Will it bring in a younger demographic?

As to whether the new look and flavors will help attract new consumers and encourage existing fans to consume more, meanwhile, only time will tell, said Euromonitor’s Howard Telford, but some kind of refresh was definitely needed, he said.

“I’m a fan. Generally the low-calorie cola segment in the US is in desperate need of some kind of refresh – 2017 was another year of mid-single digit volume decline for the category as a whole and low-cal continues to underperform regular, full-flavour cola.

“I think the new packaging looks really good and the flavors are certainly bold and interesting. This is really about using flavors to try and reach new consumers for a brand that has a very loyal following but has really struggled to bring in a new, younger demographic.”

The formula isn't changing

However, said Telford: “The flip side is that communicating this change to that core, loyal Diet Coke drinker is going to be crucial to success. In the launch this morning they were very careful to point out that nothing is changing to the actual formula of Diet Coke and this is really about new packaging and adding more choice in terms of flavors.

“If we look at the Diet Pepsi sweetener change back in 2016​ ​[in which PepsiCo replaced aspartame with sucralose in Diet Pepsi, but did not restore the brand's flagging fortunes] you can see the potential blowback that you might encounter when you are perceived to alter a brand that still has a very loyal, core group of consumers (despite weak growth in terms of volume).”

Diet-Coke new look

'A more premium drinking experience'

According to Coca-Cola, which detailed the thinking behind the new look on a post​ on its website, the new look is “making the brand more relatable and more authentic​.”

Slimmer cans meanwhile, “offer a more premium drinking experience for our fans, and they visually represent an evolution of the brand’s personality, standing taller and more assertive​ (standard 12oz Diet Coke cans will continue to be available in 12-packs)," said the company.

The new flavors were inspired by consumer research polling 10,000+ people “pointing to younger Americans’ affinity for big, yet refreshing and great-tasting, flavors in their favorite foods and beverages – from hoppy craft beers to spicy sauces​,” added the brand, which was quick to note that the formula and sweetening system (aspartame and ace-K) is not changing.

The new look features a red strip VP global design James Sommerville and his team named the ‘High Line’ – a vertical red band that flows through Diet Coke packaging and into all communications, from outdoor advertising to social media.

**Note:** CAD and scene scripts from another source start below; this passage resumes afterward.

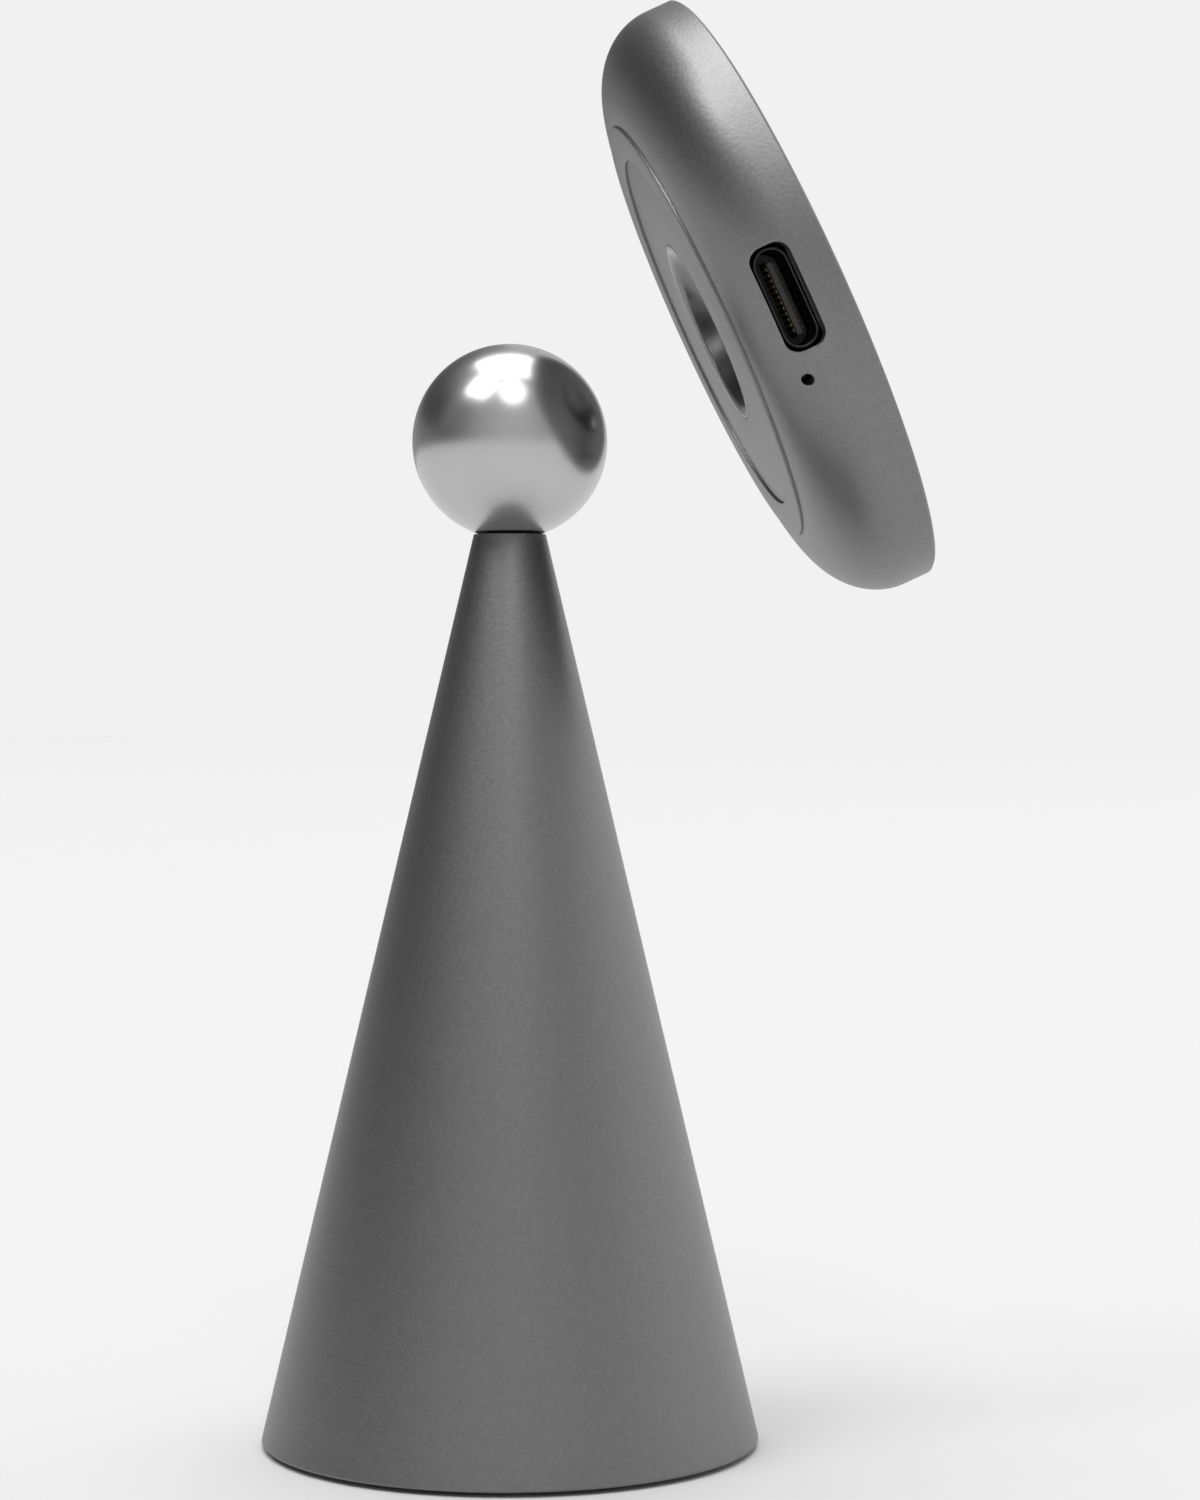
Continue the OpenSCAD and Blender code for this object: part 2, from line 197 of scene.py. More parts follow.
def grid_faces(columns, rows, wrap_rows=True):
    """Quads of a grid whose columns close into a ring, and whose rows close too when wrap_rows is true.
    Place (i, j) has number i * rows + j."""
    i, j = np.meshgrid(np.arange(columns), np.arange(rows if wrap_rows else rows - 1), indexing="ij")
    i2, j2 = (i + 1) % columns, (j + 1) % rows
    return np.stack([i * rows + j, i2 * rows + j, i2 * rows + j2, i * rows + j2], -1).reshape(-1, 4)


def lathe(name, outline, place=upright, turns=TURNS):
    """Carries an outline once round z: point (i, j) is (r_j cos a_i, r_j sin a_i, z_j), with a_i = 360 i /
    turns degrees. An outline that starts on the axis ends there too; any other closes on itself."""
    angle = 2 * math.pi * np.arange(turns)[:, None] / turns
    r, z = outline[:, 0], outline[:, 1]
    points = np.stack([r * np.cos(angle), r * np.sin(angle), z + 0 * angle], -1)
    return mesh_of(name, points, grid_faces(turns, len(outline), outline[0, 0] > 1e-6), place)

# %% [markdown]
# ## The cone
#
# The real cone is turned from aluminium bar and bored out from below to take a ballast. Its tip is cupped
# to the ball, so the ball seems to rest on a knife edge, and its foot has hardly any break: only 0.25 mm,
# enough for one thin line of light. The outline below walks up the outside, over the cup, down the stud's
# bore and the cavity, and back out through the recess of the foot.

# %% Cone
def cone_at(z):
    """Radius of the cone at a height."""
    return CONE_R - TAPER * z


SHOULDER_Z, SHELL_WALL = 66.0, 2.2
PLATE_TOP, RECESS_R, BORE_R = 3.6, 20.4, 2.0
FOOT_BREAK, SHOULDER_FILLET = 0.25, 0.3
# The cup meets the cone's side where (R - t z)^2 + (z - ball's z)^2 = cup radius^2, a quadratic in z
quadratic = (1 + TAPER**2, -2 * (TAPER * CONE_R + BALL_Z), CONE_R**2 + BALL_Z**2 - CUP_R**2)
tip_z = (-quadratic[1] - math.sqrt(quadratic[1] ** 2 - 4 * quadratic[0] * quadratic[2])) / (2 * quadratic[0])
cup_low_z = BALL_Z - math.sqrt(CUP_R**2 - BORE_R**2)
cup_mid_r = (cone_at(tip_z) + BORE_R) / 2
cup_mid_z = BALL_Z - math.sqrt(CUP_R**2 - cup_mid_r**2)
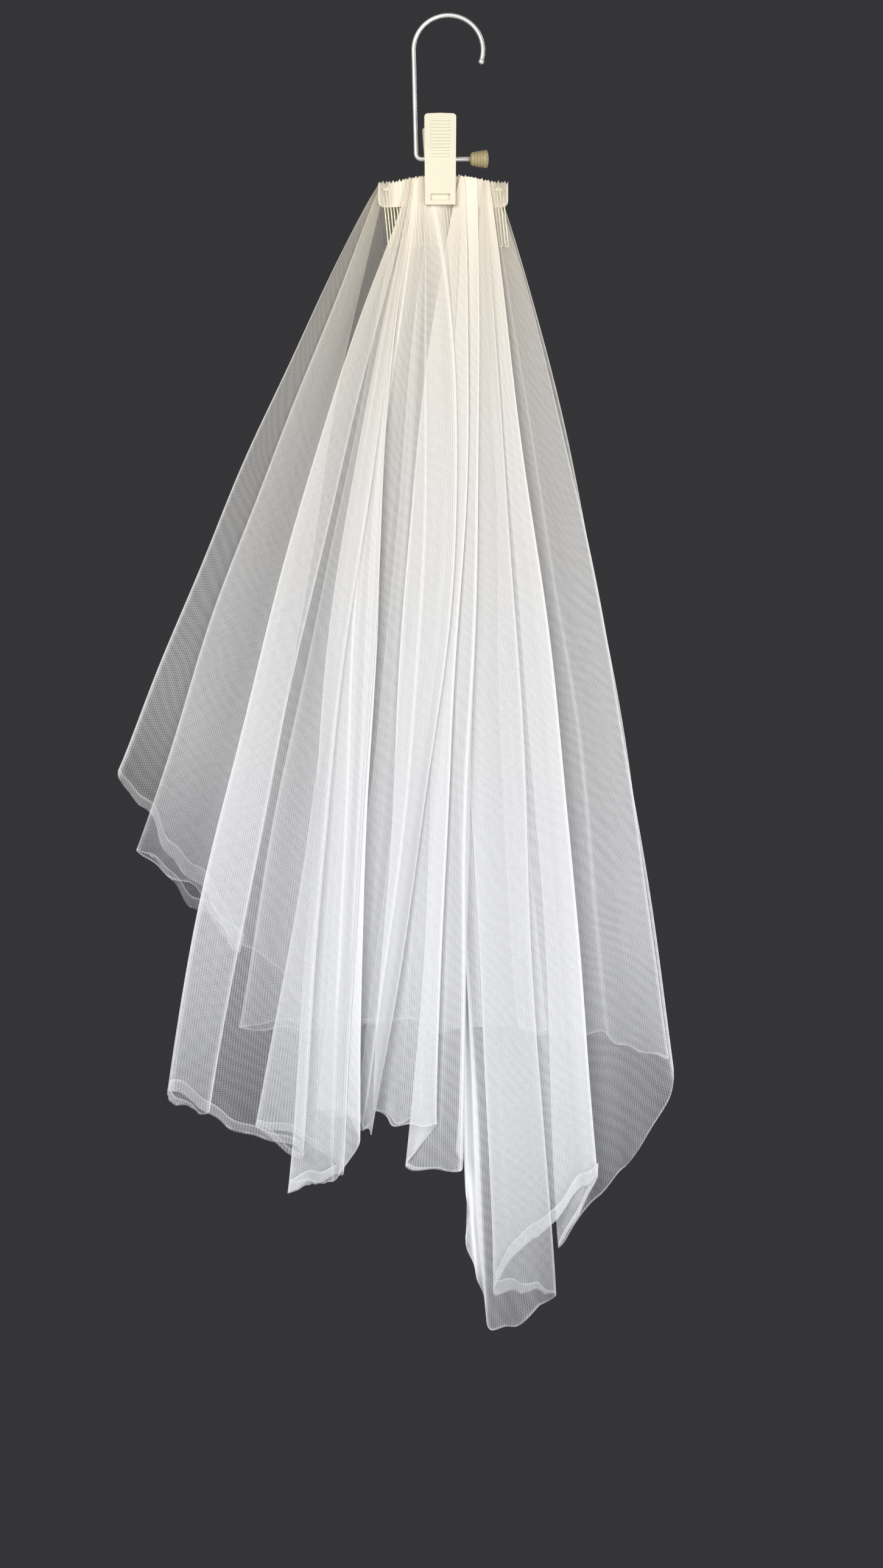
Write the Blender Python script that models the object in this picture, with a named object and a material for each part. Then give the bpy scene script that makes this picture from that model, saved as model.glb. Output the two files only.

“The ‘High Line’ is a Coca-Cola red disc that has gone for a walk​,” said Sommerville. “It visualizes how the Diet Coke brand, the innovation – and the consumers who love Diet Coke – are continually on the move, with confidence.”

The performance of diet brands has improved slightly recently

While the low- and no-calorie beverage category has been under pressure for several years,** acknowledged Rafael Acevedo, Coca-Cola North America’s group director for Diet Coke, “its performance has been improving recently, and Diet Coke remains an incredibly strong brand.

“Following the double-digit growth we’ve seen from Coke Zero Sugar since its introduction last fall and with this full Diet Coke brand relaunch, we believe we can continue to re-energize and strengthen our no-calorie business. We’re building a portfolio for the future with great-tasting options people want.”

The new design and flavors will launch in the US in mid-January, followed by Canada in February.  

*While Diet Coke Cherry and Diet Coke Lime 12-packs are being replaced in retail stores by Diet Coke Feisty Cherry and Diet Coke Ginger Lime, the original flavors will continue to be available nationwide online.  

**According to industry publication Beverage Digest​, which first broke the Diet Coke re-brand story, Diet Coke is the third largest carbonated soft drink brand in the US, with an estimated 7.7% share of the market, and saw brand volumes decline about -4.3% last year, while Diet Pepsi declined about -7.7% (brand volumes) by comparison. 

According to Nielsen data collated by Wells Fargo, dollar sales of low and zero calorie carbonated soft drinks fell 2.5% in the 52 weeks to December 30, 2017, with unit sales down 4.5%. Coca-Cola's sales in this category down 1% and PepsiCo's sales down 4%.